:: SET TASK ::
Return the line containing "stick from drying.", the line containing "obj.matrix_parent_inverse = Matrix.Identity(4)", and every line between them, exactly as they stand. Output nothing else.

:: DATA SEGMENT ::
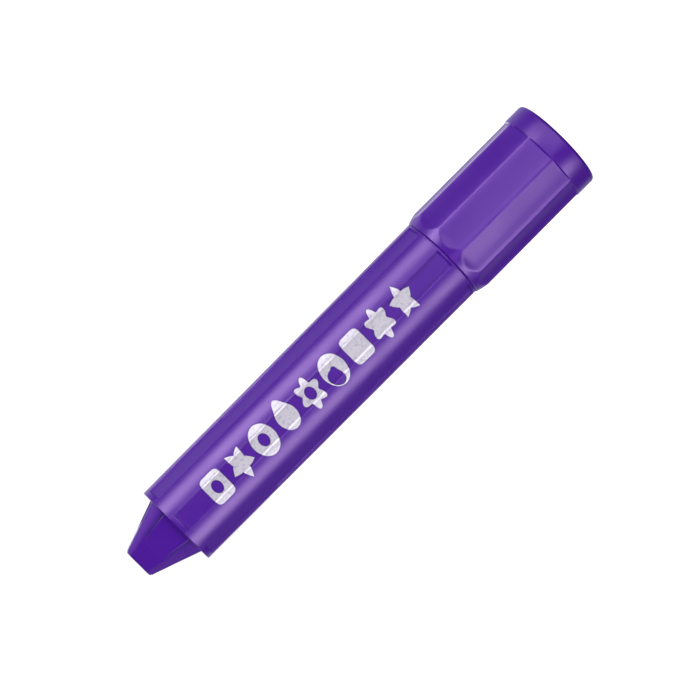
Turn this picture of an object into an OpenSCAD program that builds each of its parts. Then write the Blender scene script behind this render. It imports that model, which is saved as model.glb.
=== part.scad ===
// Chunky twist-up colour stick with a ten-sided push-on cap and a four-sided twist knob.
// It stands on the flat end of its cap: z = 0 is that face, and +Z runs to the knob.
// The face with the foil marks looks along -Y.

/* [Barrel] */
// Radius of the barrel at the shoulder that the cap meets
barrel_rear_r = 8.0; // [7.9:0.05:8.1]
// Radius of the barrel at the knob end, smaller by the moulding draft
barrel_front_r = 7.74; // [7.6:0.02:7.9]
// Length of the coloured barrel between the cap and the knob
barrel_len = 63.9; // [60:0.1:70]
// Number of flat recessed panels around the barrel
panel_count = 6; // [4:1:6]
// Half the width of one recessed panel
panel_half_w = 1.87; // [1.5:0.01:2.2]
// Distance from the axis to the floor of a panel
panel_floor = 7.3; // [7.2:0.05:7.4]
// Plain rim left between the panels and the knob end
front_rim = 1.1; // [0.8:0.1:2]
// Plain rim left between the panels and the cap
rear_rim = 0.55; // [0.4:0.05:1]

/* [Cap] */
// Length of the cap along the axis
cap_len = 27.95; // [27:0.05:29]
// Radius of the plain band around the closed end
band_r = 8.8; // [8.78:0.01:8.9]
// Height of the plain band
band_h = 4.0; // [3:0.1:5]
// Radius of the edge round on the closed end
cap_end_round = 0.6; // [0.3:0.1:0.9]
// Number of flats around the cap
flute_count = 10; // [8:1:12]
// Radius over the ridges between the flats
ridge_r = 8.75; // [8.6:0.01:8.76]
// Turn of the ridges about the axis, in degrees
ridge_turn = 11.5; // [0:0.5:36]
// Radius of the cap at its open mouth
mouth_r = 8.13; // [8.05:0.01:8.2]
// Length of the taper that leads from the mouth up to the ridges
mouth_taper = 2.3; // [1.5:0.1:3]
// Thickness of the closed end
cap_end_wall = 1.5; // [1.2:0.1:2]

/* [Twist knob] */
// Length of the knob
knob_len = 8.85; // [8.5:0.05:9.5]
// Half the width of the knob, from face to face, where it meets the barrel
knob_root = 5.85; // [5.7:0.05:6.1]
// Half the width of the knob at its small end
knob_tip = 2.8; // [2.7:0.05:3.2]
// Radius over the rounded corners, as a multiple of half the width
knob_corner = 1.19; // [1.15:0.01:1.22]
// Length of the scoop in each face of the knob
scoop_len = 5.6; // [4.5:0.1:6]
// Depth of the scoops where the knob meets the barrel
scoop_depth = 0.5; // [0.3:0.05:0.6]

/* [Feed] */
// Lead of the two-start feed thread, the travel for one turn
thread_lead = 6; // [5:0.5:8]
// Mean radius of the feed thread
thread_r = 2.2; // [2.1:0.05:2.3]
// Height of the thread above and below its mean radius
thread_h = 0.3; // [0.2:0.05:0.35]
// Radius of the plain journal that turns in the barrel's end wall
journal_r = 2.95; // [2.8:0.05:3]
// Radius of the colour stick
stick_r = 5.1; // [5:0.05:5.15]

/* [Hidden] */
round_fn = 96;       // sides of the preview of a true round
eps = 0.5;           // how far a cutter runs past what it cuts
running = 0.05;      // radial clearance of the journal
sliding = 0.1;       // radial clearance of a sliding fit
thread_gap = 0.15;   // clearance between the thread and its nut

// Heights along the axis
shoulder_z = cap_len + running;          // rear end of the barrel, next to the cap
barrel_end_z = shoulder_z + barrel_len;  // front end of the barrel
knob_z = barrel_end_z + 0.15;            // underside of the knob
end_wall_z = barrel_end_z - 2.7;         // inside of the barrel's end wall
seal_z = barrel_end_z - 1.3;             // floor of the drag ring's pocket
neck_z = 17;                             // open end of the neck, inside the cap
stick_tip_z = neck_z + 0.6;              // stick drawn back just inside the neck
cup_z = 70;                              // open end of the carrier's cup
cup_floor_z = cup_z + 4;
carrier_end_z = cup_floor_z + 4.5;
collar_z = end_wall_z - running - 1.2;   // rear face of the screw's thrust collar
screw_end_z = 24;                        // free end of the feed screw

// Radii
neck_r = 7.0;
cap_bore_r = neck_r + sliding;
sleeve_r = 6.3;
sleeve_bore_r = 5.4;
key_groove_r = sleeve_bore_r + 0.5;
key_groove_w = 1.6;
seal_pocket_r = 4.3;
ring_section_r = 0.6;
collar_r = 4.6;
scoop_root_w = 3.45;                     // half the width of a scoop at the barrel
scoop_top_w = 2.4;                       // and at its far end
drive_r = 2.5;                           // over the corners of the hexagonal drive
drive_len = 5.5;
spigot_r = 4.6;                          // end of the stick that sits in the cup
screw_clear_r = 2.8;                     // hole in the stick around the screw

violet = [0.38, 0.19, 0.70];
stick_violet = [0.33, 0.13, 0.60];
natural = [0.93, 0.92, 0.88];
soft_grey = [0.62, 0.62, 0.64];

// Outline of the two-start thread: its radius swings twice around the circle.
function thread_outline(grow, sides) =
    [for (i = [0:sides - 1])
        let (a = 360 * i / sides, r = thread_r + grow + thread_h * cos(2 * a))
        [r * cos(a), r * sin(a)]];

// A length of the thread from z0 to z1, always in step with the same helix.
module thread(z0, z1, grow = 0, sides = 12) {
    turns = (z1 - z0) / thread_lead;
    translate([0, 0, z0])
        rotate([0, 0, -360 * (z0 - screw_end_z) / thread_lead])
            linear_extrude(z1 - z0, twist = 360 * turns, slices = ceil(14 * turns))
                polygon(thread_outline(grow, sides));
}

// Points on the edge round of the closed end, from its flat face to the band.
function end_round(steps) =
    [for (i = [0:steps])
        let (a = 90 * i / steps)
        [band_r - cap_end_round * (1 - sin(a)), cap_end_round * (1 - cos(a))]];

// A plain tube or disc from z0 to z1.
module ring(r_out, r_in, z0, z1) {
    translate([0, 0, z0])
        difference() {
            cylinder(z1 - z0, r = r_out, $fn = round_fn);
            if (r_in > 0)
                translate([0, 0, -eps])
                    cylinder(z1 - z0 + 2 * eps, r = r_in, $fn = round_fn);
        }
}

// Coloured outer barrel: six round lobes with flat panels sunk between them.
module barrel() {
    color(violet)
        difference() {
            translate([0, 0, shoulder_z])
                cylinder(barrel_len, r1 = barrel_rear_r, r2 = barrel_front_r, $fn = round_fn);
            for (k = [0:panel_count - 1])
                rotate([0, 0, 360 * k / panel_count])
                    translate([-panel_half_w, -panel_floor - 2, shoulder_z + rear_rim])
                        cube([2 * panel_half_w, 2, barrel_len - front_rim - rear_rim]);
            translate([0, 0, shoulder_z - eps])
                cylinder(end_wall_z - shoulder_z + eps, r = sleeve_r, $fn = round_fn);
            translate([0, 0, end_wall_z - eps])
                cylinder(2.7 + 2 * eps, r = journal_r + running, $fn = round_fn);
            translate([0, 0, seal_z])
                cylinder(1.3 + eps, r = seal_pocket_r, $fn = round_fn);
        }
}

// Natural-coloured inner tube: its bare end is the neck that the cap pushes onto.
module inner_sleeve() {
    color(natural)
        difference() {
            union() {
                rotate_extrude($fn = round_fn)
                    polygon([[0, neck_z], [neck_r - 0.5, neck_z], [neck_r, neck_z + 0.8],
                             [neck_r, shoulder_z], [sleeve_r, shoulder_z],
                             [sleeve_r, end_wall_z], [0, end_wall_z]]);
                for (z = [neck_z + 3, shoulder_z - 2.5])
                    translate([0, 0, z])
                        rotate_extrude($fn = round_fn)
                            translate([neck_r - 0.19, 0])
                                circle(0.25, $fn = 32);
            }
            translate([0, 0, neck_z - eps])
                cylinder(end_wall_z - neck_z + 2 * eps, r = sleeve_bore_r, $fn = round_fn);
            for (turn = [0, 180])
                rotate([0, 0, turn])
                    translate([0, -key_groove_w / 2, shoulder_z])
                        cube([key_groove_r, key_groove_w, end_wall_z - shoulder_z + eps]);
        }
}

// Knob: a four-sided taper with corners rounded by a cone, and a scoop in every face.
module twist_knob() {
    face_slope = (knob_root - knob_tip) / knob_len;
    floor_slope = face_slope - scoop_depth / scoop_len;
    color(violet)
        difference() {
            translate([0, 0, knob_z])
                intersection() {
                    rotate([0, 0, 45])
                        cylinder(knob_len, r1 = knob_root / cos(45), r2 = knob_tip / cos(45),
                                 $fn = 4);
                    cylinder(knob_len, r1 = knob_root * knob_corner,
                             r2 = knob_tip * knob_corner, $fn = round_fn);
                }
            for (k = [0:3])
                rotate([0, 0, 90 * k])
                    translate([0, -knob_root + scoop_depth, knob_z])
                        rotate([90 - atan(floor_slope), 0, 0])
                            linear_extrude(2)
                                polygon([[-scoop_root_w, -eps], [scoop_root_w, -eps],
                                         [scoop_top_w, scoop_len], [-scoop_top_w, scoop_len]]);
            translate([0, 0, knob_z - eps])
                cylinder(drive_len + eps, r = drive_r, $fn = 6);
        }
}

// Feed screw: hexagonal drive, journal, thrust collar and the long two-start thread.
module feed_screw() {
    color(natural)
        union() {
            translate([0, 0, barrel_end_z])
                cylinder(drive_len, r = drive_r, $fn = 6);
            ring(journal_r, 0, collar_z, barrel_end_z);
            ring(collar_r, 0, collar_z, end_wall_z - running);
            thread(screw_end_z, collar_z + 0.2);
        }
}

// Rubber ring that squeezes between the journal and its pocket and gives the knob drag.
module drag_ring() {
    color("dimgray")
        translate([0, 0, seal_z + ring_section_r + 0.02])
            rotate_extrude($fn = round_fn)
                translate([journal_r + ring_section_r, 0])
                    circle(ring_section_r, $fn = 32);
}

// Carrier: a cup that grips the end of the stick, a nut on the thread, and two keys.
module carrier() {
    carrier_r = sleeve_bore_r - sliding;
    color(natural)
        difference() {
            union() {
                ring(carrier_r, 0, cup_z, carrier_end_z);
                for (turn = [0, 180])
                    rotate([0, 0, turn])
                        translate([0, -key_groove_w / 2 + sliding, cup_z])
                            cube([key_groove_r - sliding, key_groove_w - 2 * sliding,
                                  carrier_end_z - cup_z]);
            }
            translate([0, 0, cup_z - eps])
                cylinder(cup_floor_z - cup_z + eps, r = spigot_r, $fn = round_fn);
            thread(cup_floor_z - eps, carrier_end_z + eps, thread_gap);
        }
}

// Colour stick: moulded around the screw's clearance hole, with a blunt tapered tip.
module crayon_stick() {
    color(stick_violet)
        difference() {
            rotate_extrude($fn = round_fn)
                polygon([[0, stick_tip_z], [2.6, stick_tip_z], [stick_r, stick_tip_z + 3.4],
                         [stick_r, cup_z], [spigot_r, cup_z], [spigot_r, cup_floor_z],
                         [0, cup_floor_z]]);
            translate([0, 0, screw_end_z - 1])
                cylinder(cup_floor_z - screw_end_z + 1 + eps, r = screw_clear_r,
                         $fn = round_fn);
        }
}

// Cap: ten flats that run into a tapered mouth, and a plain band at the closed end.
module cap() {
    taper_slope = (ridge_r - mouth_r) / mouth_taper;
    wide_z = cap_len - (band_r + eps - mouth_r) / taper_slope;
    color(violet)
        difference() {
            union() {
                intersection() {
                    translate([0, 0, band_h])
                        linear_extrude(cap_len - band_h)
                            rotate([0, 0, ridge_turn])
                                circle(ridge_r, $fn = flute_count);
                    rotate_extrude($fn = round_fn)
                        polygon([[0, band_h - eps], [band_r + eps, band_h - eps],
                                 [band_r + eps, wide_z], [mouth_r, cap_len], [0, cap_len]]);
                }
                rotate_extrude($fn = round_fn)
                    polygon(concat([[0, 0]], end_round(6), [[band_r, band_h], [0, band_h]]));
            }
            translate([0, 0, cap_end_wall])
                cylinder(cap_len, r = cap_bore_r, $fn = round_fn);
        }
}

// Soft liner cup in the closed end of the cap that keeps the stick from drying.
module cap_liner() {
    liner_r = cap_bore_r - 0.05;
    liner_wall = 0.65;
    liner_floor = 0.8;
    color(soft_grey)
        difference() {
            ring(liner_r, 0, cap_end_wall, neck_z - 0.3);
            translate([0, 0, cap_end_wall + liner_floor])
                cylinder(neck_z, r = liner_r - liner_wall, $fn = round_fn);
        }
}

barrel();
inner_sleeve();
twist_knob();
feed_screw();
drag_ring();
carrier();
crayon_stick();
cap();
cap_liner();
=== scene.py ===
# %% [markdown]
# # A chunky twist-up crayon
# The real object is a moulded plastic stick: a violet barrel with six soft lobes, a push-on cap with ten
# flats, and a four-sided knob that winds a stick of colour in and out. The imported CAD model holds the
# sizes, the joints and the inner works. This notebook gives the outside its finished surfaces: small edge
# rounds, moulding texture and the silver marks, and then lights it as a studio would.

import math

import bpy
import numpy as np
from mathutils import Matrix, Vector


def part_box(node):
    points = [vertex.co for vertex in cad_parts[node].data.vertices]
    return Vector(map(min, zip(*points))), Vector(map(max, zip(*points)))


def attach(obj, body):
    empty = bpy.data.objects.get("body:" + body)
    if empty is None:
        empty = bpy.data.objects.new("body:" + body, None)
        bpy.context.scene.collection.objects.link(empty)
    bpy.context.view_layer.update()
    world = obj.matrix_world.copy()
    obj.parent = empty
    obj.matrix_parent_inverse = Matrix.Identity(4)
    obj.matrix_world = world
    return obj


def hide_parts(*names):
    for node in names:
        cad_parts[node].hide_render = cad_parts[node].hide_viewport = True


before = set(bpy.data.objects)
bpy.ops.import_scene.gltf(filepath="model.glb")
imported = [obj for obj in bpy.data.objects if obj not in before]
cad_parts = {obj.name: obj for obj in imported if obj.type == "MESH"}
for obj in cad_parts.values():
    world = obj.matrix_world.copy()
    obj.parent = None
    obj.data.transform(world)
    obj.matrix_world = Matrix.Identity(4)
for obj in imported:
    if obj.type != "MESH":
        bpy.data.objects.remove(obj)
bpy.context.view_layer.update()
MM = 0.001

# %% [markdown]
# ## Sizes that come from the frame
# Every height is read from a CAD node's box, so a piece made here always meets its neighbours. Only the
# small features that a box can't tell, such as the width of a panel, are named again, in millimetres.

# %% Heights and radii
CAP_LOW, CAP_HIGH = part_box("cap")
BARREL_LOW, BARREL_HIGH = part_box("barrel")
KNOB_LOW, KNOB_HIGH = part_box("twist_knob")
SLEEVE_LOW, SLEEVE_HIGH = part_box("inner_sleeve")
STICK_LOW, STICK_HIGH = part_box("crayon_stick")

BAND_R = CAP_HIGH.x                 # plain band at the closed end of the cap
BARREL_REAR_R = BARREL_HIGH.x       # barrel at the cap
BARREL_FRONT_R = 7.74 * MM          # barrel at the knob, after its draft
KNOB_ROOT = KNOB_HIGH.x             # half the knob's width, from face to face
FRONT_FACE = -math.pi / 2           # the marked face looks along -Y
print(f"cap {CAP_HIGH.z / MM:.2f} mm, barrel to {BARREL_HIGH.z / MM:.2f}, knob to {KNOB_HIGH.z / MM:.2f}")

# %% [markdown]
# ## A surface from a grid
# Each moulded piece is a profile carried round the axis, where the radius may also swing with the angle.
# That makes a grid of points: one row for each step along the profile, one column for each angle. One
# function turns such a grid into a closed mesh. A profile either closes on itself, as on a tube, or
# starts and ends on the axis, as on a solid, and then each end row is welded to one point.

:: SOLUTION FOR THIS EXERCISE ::
// Soft liner cup in the closed end of the cap that keeps the stick from drying.
module cap_liner() {
    liner_r = cap_bore_r - 0.05;
    liner_wall = 0.65;
    liner_floor = 0.8;
    color(soft_grey)
        difference() {
            ring(liner_r, 0, cap_end_wall, neck_z - 0.3);
            translate([0, 0, cap_end_wall + liner_floor])
                cylinder(neck_z, r = liner_r - liner_wall, $fn = round_fn);
        }
}

barrel();
inner_sleeve();
twist_knob();
feed_screw();
drag_ring();
carrier();
crayon_stick();
cap();
cap_liner();
=== scene.py ===
# %% [markdown]
# # A chunky twist-up crayon
# The real object is a moulded plastic stick: a violet barrel with six soft lobes, a push-on cap with ten
# flats, and a four-sided knob that winds a stick of colour in and out. The imported CAD model holds the
# sizes, the joints and the inner works. This notebook gives the outside its finished surfaces: small edge
# rounds, moulding texture and the silver marks, and then lights it as a studio would.

import math

import bpy
import numpy as np
from mathutils import Matrix, Vector


def part_box(node):
    points = [vertex.co for vertex in cad_parts[node].data.vertices]
    return Vector(map(min, zip(*points))), Vector(map(max, zip(*points)))


def attach(obj, body):
    empty = bpy.data.objects.get("body:" + body)
    if empty is None:
        empty = bpy.data.objects.new("body:" + body, None)
        bpy.context.scene.collection.objects.link(empty)
    bpy.context.view_layer.update()
    world = obj.matrix_world.copy()
    obj.parent = empty
    obj.matrix_parent_inverse = Matrix.Identity(4)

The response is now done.